» **EXERCISE DIRECTIONS**
Reproduce the listing below verbatim.

» **SUPPLIED DATA**
┌────────

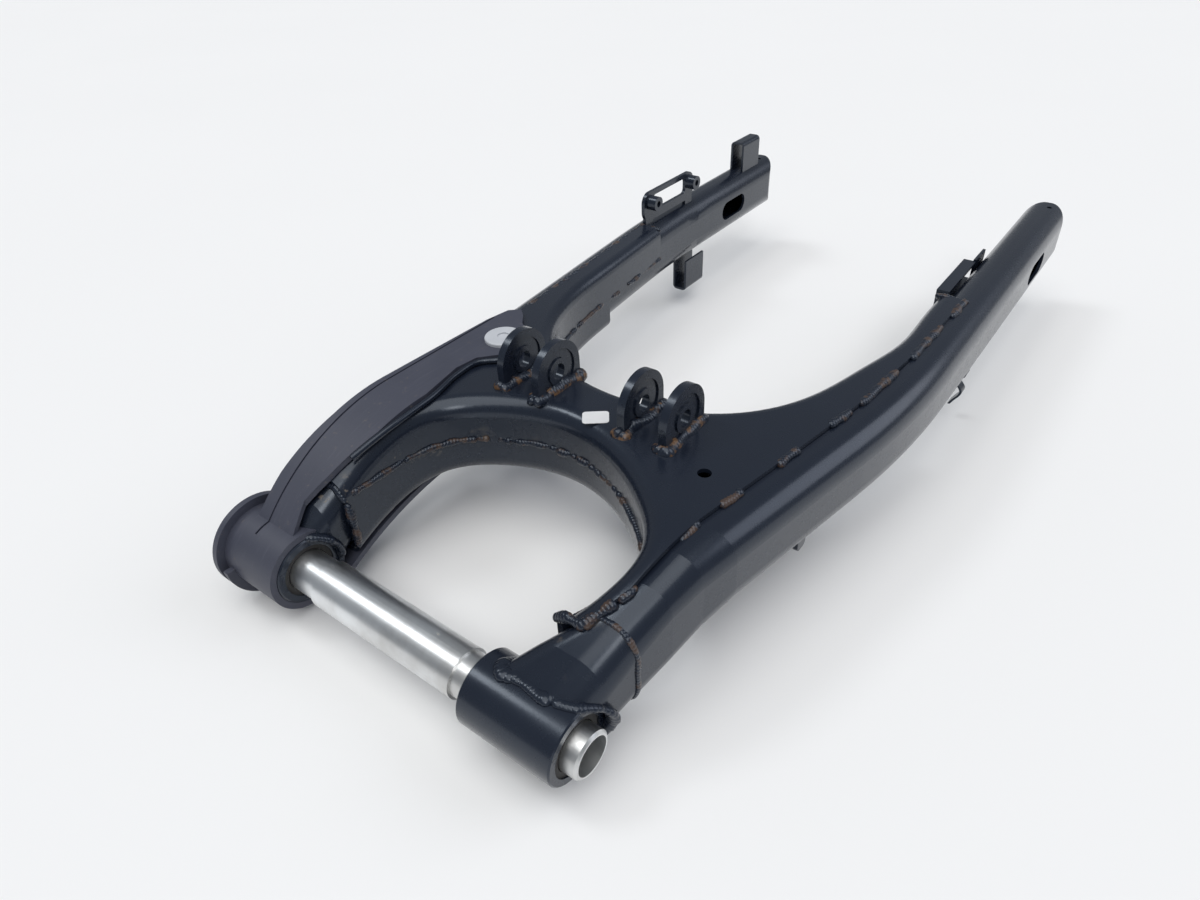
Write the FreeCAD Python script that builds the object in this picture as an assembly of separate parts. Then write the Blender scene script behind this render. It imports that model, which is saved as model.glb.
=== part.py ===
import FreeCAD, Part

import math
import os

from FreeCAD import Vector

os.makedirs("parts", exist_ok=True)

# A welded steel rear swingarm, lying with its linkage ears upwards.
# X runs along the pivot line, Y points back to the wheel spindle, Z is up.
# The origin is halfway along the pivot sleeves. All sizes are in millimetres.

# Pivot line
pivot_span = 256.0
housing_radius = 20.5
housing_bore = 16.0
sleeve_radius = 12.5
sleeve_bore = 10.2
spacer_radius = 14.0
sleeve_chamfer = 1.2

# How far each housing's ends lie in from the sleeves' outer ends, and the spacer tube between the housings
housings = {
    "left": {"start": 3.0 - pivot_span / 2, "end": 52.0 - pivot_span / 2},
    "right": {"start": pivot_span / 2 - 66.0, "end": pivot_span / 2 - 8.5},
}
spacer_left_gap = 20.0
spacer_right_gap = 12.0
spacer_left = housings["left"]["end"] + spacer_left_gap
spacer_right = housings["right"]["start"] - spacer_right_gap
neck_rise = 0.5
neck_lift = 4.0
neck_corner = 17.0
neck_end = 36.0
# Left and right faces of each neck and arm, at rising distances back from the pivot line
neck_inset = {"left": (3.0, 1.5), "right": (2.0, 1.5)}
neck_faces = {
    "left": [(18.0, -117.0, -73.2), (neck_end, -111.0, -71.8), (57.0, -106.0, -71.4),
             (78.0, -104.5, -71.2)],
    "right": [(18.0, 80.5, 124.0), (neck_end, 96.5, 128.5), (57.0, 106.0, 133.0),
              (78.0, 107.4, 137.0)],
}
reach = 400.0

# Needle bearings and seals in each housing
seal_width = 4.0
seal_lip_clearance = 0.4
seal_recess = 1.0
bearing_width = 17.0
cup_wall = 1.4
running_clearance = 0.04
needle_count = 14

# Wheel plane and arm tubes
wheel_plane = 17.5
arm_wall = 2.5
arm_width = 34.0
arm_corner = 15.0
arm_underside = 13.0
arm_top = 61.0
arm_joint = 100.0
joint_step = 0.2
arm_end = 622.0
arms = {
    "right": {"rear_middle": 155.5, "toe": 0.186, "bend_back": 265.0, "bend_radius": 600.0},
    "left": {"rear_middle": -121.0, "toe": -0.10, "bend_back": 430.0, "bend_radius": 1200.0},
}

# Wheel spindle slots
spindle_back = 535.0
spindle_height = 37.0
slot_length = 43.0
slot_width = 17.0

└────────

» **REPLY**
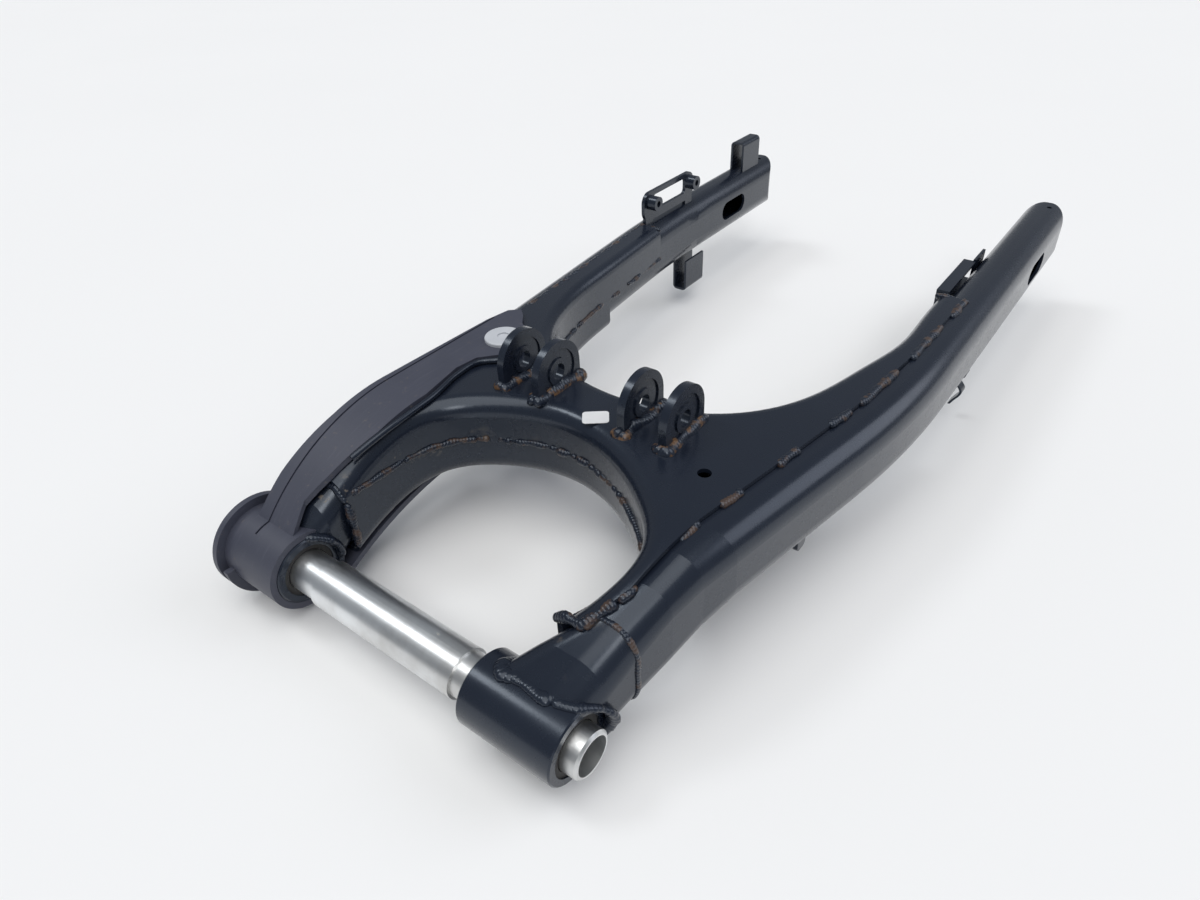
Write the FreeCAD Python script that builds the object in this picture as an assembly of separate parts. Then write the Blender scene script behind this render. It imports that model, which is saved as model.glb.
=== part.py ===
import FreeCAD, Part

import math
import os

from FreeCAD import Vector

os.makedirs("parts", exist_ok=True)

# A welded steel rear swingarm, lying with its linkage ears upwards.
# X runs along the pivot line, Y points back to the wheel spindle, Z is up.
# The origin is halfway along the pivot sleeves. All sizes are in millimetres.

# Pivot line
pivot_span = 256.0
housing_radius = 20.5
housing_bore = 16.0
sleeve_radius = 12.5
sleeve_bore = 10.2
spacer_radius = 14.0
sleeve_chamfer = 1.2

# How far each housing's ends lie in from the sleeves' outer ends, and the spacer tube between the housings
housings = {
    "left": {"start": 3.0 - pivot_span / 2, "end": 52.0 - pivot_span / 2},
    "right": {"start": pivot_span / 2 - 66.0, "end": pivot_span / 2 - 8.5},
}
spacer_left_gap = 20.0
spacer_right_gap = 12.0
spacer_left = housings["left"]["end"] + spacer_left_gap
spacer_right = housings["right"]["start"] - spacer_right_gap
neck_rise = 0.5
neck_lift = 4.0
neck_corner = 17.0
neck_end = 36.0
# Left and right faces of each neck and arm, at rising distances back from the pivot line
neck_inset = {"left": (3.0, 1.5), "right": (2.0, 1.5)}
neck_faces = {
    "left": [(18.0, -117.0, -73.2), (neck_end, -111.0, -71.8), (57.0, -106.0, -71.4),
             (78.0, -104.5, -71.2)],
    "right": [(18.0, 80.5, 124.0), (neck_end, 96.5, 128.5), (57.0, 106.0, 133.0),
              (78.0, 107.4, 137.0)],
}
reach = 400.0

# Needle bearings and seals in each housing
seal_width = 4.0
seal_lip_clearance = 0.4
seal_recess = 1.0
bearing_width = 17.0
cup_wall = 1.4
running_clearance = 0.04
needle_count = 14

# Wheel plane and arm tubes
wheel_plane = 17.5
arm_wall = 2.5
arm_width = 34.0
arm_corner = 15.0
arm_underside = 13.0
arm_top = 61.0
arm_joint = 100.0
joint_step = 0.2
arm_end = 622.0
arms = {
    "right": {"rear_middle": 155.5, "toe": 0.186, "bend_back": 265.0, "bend_radius": 600.0},
    "left": {"rear_middle": -121.0, "toe": -0.10, "bend_back": 430.0, "bend_radius": 1200.0},
}

# Wheel spindle slots
spindle_back = 535.0
spindle_height = 37.0
slot_length = 43.0
slot_width = 17.0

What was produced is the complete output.